La novela es una máscara que se pone el autor para fingir que aquello que dice en realidad lo están diciendo personajes que nada tienen que ver con él. Se entenderá que, cuanto más transparente es esa máscara, menos sinceridad se podrá permitir. Si yo escribo una novela sobre un autor de novela negra que vive en la Vila Olímpica de Barcelona y que cada día pasea una perrita que se llama Brisca, no podré escribir con libertad. No podré decir lo que pienso de alguno de mis vecinos, o del dueño del bar. Podría ser una declaración de guerra.

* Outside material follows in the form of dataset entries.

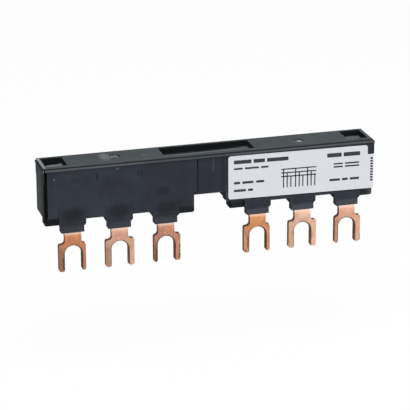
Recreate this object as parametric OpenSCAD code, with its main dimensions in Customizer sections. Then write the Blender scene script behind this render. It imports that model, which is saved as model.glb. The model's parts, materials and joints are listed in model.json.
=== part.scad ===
// Three-pole comb busbar with two tap-offs, for feeding a row of motor circuit breakers.
// X runs along the bar, Y runs from the front face to the back, Z is up, and the forks point down.
// The origin is the middle of the overall box.

/* [Tap-offs] */
// Distance between the two groups of three forks
tap_pitch = 54; // [54:9:72]
// Distance between the forks of one group
pole_pitch = 13.45; // [13.2:0.05:13.6]

/* [Housing] */
// Distance from the middle fork of a group to the outer end of its block
block_out = 21.25; // [20.9:0.05:22]
// Distance from the middle fork of the left group to the inner end of its block
block_in_left = 22; // [21.6:0.1:22.2]
// Distance from the middle fork of the right group to the inner end of its block
block_in_right = 22.1; // [22:0.1:22.4]
// Depth of the housing behind the front face
depth = 10.8; // [10.6:0.1:12]
// Height from the foot of the blocks to the top
block_h = 15.4; // [15.2:0.1:17]
// Thickness of the clipped front panel
panel_t = 1.0; // [0.9:0.05:1.1]
// Height of the body's underside above the foot of the panel
body_rise = 0.4; // [0.3:0.05:0.6]
// Height of the bridge's lower edge above the foot of the panel
bridge_z = 3.1; // [3:0.1:3.4]
// Rounding of the bridge's lower front edge
bridge_round = 1.3; // [0.8:0.1:1.6]

/* [Rim] */
// How far the end skirts stand out beyond the body
skirt_t = 0.1; // [0.05:0.05:0.2]
// Height of the end skirts
skirt_h = 3.8; // [3:0.1:5]
// How far the ridges along the top of the skirts stand out beyond the body
ridge_t = 0.25; // [0.25:0.05:0.4]
// Height of those ridges
ridge_h = 0.6; // [0.4:0.05:0.8]
// Height of the bead along the top of the front panel
bead_h = 0.42; // [0.35:0.01:0.6]
// How far the bead stands out of the front face
bead_out = 0.3; // [0.2:0.05:0.4]
// Rounding of the bead's upper edge
bead_round = 0.3; // [0.2:0.05:0.3]
// Distance from the left end of the body to the start of the bead
bead_start = 0.4; // [0.3:0.05:0.6]
// Step from the bead up to the top plate
top_step = 0.4; // [0.3:0.05:0.5]
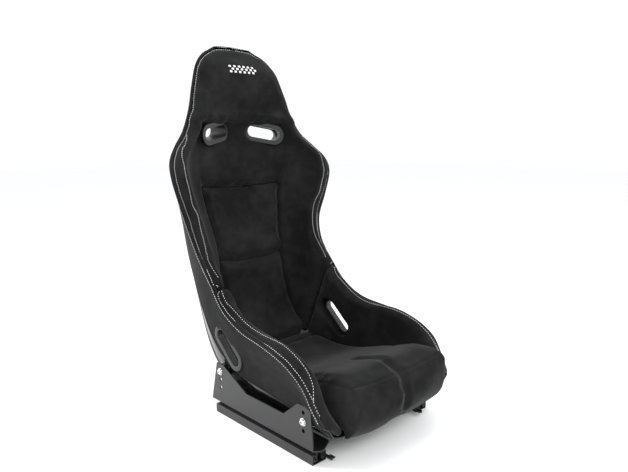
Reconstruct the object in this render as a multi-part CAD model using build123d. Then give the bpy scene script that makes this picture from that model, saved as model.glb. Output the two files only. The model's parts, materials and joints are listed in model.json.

En cambio, si escribo sobre una nave espacial donde se cuela un monstruo que va comiendo a la tripulación, continuaré siendo yo el que escribe, plasmando mis miedos, mis anhelos, mis frustraciones y mis angustias, pero podré hacerlo sin miedo de que la dueña de la panadería me retire la palabra.
O sea, que hay maneras de ocultar nuestro impúdico exhibicionismo al lector normal. ¿Pero cómo afecta eso a nuestra creatividad? La convicción de que las novelas somos nosotros, ¿no puede bloquear la espontaneidad, ser un palo en las ruedas que estorbe a la capacidad de crear? Tal vez el psicoanálisis sirva para que nos aceptemos como somos, pero tal vez nos impida poner en un escaparate nuestra manera de ser.
¿Facilita el psicoanálisis la creatividad? ¿La bloquea? En mi caso, puedo decir que, durante el análisis, escribí alguna de mis peores novelas. Antes del psicoanálisis, escribí novelas muy aplaudidas cuyo subtexto ahora me parece sumamente atrevido y revelador de problemas que nunca quisiera exhibir.
Después del psicoanálisis (ah, sí, porque continué escribiendo), francamente creo que he escrito mis mejores novelas, incluso las más sinceras, desde luego las más responsables.
Acaso haya entendido que las novelas me sirven para solucionar mis problemas dándoles un planteamiento, un nudo y un desenlace, para concretarlas en unos personajes representativos y en unos momentos y conflictos concretos que me permiten distanciarme de ellos y entenderlos mejor. Las novelas serían, así, mensajes en clave y quizás no sea el psicoanalista quien deba descifrarlos.
O quizá sí. No lo sé. Soy escritor. Me limito a poner el tema sobre la mesa para que ustedes, los psicólogos, piensen sobre ello.